» **What is asked**: For this exercise, return only the lines from the line containing "The Blender code for this object continues." through the line containing "return np.where(share <", both ends included, exactly as they are.

» **Supplied material**:
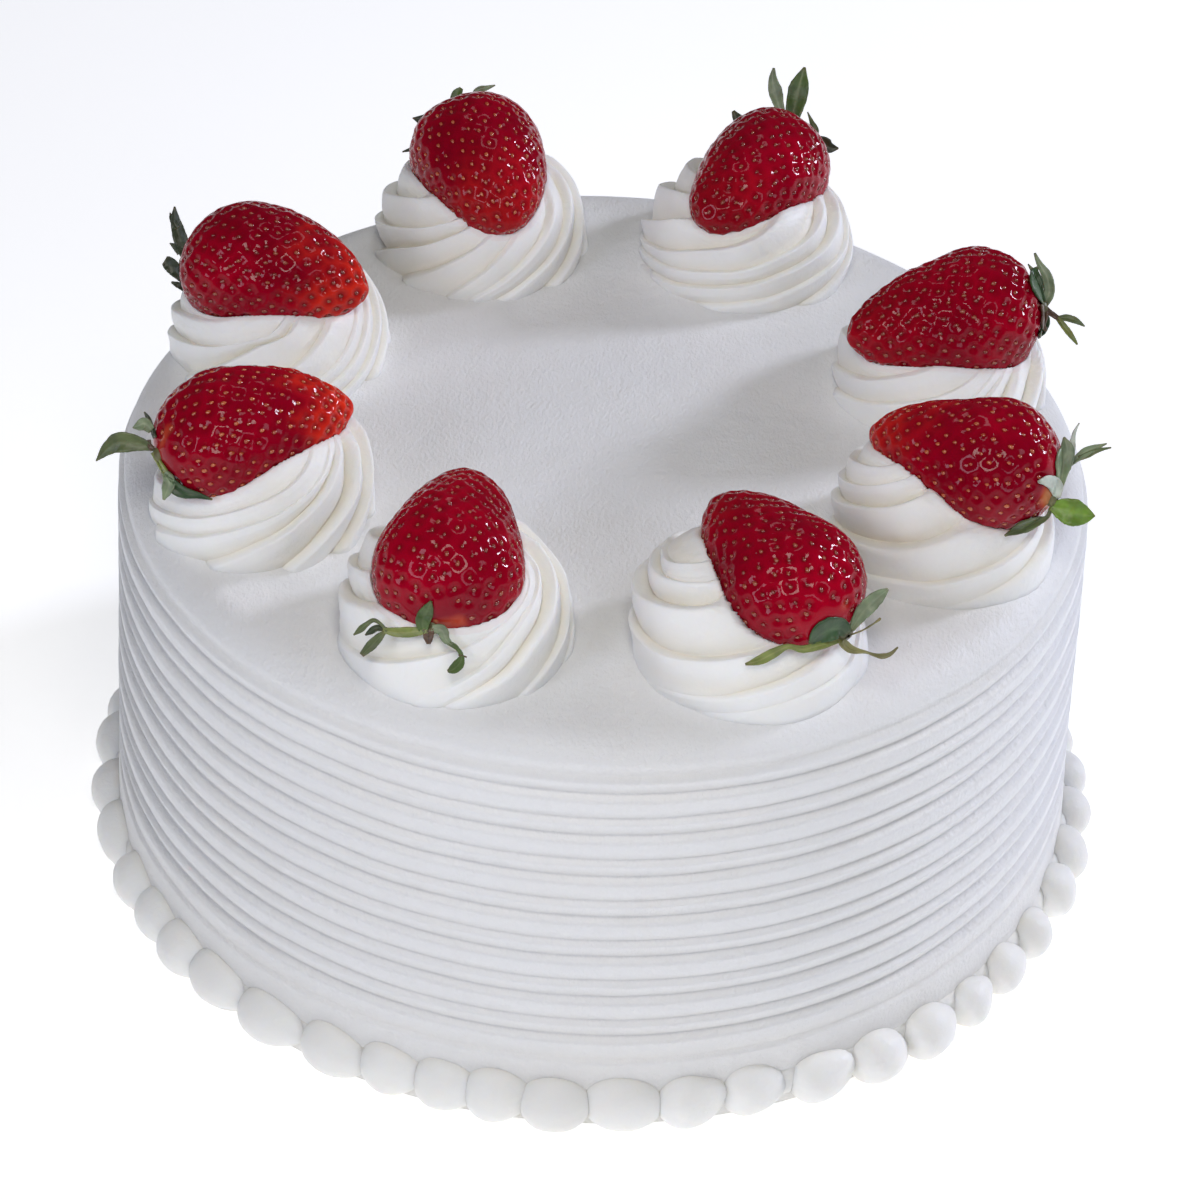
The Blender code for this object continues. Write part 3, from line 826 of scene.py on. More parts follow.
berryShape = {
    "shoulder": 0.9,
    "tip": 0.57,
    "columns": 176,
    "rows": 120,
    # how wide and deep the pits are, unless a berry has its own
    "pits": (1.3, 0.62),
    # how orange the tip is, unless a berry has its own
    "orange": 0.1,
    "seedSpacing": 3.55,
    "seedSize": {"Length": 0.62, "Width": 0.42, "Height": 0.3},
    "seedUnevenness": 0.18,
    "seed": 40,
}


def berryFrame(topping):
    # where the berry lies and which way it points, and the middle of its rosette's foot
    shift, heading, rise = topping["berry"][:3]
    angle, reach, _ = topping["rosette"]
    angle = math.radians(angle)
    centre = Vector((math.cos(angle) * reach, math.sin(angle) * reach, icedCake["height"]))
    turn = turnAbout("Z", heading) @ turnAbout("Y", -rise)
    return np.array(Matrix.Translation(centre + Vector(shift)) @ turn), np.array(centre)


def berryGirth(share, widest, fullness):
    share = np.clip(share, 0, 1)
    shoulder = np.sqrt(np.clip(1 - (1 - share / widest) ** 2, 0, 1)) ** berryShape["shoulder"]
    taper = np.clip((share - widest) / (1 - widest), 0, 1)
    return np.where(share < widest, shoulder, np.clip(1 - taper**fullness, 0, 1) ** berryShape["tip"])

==

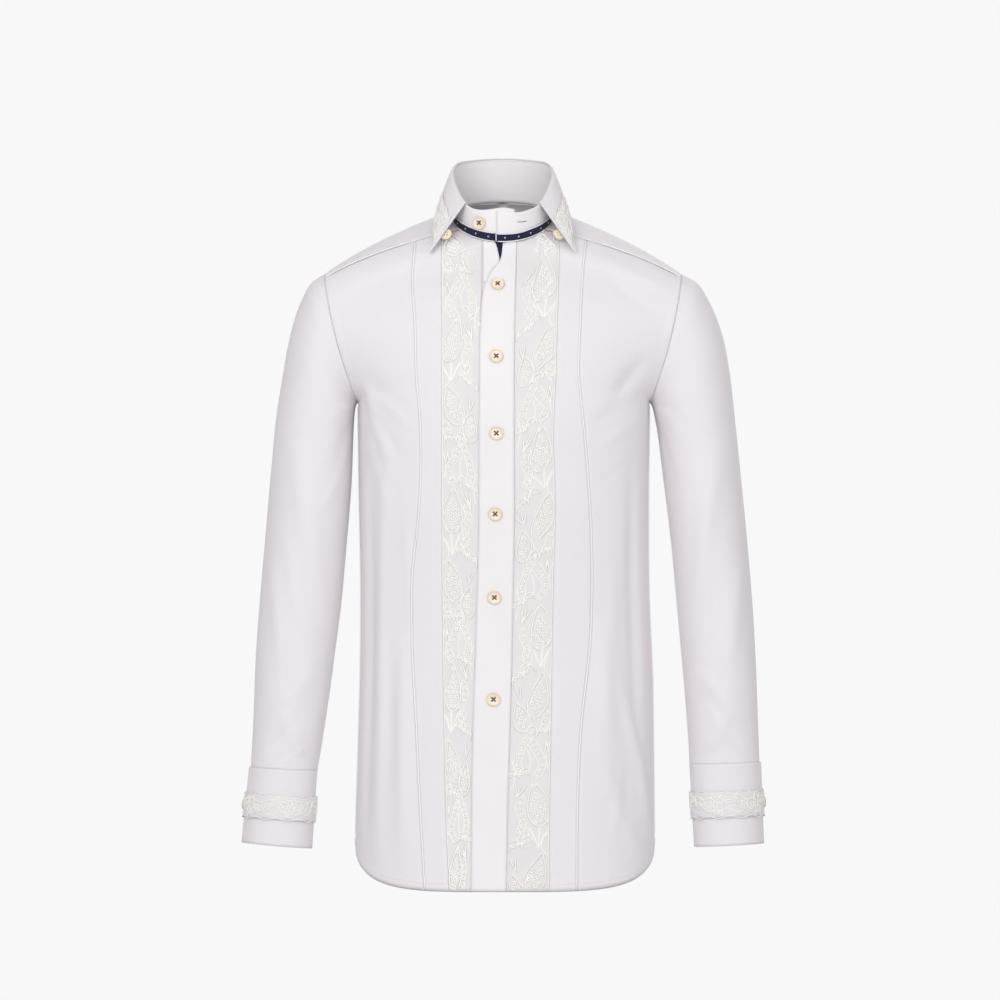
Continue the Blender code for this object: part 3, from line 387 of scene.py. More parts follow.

» **Written reply**:
The Blender code for this object continues. Write part 3, from line 826 of scene.py on. More parts follow.
berryShape = {
    "shoulder": 0.9,
    "tip": 0.57,
    "columns": 176,
    "rows": 120,
    # how wide and deep the pits are, unless a berry has its own
    "pits": (1.3, 0.62),
    # how orange the tip is, unless a berry has its own
    "orange": 0.1,
    "seedSpacing": 3.55,
    "seedSize": {"Length": 0.62, "Width": 0.42, "Height": 0.3},
    "seedUnevenness": 0.18,
    "seed": 40,
}


def berryFrame(topping):
    # where the berry lies and which way it points, and the middle of its rosette's foot
    shift, heading, rise = topping["berry"][:3]
    angle, reach, _ = topping["rosette"]
    angle = math.radians(angle)
    centre = Vector((math.cos(angle) * reach, math.sin(angle) * reach, icedCake["height"]))
    turn = turnAbout("Z", heading) @ turnAbout("Y", -rise)
    return np.array(Matrix.Translation(centre + Vector(shift)) @ turn), np.array(centre)


def berryGirth(share, widest, fullness):
    share = np.clip(share, 0, 1)
    shoulder = np.sqrt(np.clip(1 - (1 - share / widest) ** 2, 0, 1)) ** berryShape["shoulder"]
    taper = np.clip((share - widest) / (1 - widest), 0, 1)
    return np.where(share < widest, shoulder, np.clip(1 - taper**fullness, 0, 1) ** berryShape["tip"])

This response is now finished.